→ WHAT YOU HAVE TO DO
Search the material for "materials" and show all lines that contain it.

→ INFORMATION SUPPLIED
□ □ □

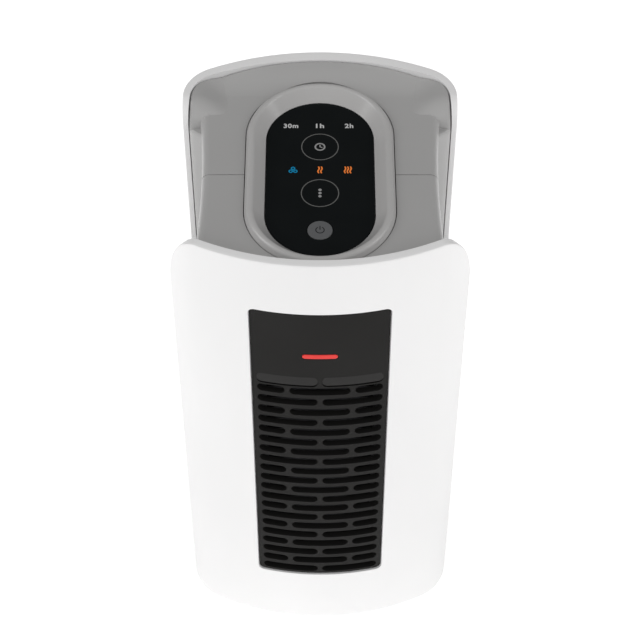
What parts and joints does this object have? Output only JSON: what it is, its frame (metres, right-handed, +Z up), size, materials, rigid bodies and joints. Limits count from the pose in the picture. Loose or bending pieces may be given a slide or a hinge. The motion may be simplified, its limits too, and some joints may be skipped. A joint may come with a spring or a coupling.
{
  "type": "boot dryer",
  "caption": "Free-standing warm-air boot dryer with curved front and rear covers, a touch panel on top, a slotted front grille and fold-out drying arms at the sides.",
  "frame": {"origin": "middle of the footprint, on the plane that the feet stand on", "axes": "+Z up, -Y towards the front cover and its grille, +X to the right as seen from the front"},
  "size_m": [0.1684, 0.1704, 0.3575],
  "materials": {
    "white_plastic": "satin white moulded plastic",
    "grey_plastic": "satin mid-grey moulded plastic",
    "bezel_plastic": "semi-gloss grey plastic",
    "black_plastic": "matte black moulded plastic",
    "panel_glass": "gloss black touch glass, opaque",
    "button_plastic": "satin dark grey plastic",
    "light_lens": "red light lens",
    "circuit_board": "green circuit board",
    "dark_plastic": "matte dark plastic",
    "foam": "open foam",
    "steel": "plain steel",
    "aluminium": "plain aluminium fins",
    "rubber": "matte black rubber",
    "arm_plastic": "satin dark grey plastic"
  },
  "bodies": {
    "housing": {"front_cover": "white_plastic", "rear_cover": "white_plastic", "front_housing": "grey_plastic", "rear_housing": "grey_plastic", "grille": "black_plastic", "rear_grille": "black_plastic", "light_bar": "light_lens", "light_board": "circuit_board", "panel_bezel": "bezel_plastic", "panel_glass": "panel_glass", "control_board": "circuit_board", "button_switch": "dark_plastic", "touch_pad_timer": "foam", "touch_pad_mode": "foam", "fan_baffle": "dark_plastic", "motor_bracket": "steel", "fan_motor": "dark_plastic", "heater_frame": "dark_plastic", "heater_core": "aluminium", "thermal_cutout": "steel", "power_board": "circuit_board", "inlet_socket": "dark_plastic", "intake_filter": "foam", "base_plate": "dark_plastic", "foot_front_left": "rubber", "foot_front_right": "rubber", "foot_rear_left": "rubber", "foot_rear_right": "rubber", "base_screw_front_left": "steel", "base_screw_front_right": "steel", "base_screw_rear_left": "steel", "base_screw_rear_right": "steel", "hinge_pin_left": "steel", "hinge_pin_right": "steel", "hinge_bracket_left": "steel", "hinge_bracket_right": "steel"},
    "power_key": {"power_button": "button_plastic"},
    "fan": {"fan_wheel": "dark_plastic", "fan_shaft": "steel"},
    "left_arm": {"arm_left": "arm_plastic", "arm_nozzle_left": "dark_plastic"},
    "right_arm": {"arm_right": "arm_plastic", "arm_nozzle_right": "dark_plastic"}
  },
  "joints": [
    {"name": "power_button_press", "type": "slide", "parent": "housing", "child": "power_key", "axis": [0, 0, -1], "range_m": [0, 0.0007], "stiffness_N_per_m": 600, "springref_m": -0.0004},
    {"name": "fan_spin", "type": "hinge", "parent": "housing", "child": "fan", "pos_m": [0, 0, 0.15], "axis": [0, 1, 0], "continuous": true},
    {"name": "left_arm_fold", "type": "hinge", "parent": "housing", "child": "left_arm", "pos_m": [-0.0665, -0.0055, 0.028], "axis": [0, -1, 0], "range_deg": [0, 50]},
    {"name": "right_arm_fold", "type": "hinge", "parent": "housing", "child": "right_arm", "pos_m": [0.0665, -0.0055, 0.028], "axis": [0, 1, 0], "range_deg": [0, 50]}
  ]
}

□ □ □

→ FINISHED TASK
What parts and joints does this object have? Output only JSON: what it is, its frame (metres, right-handed, +Z up), size, materials, rigid bodies and joints. Limits count from the pose in the picture. Loose or bending pieces may be given a slide or a hinge. The motion may be simplified, its limits too, and some joints may be skipped. A joint may come with a spring or a coupling.
  "materials": {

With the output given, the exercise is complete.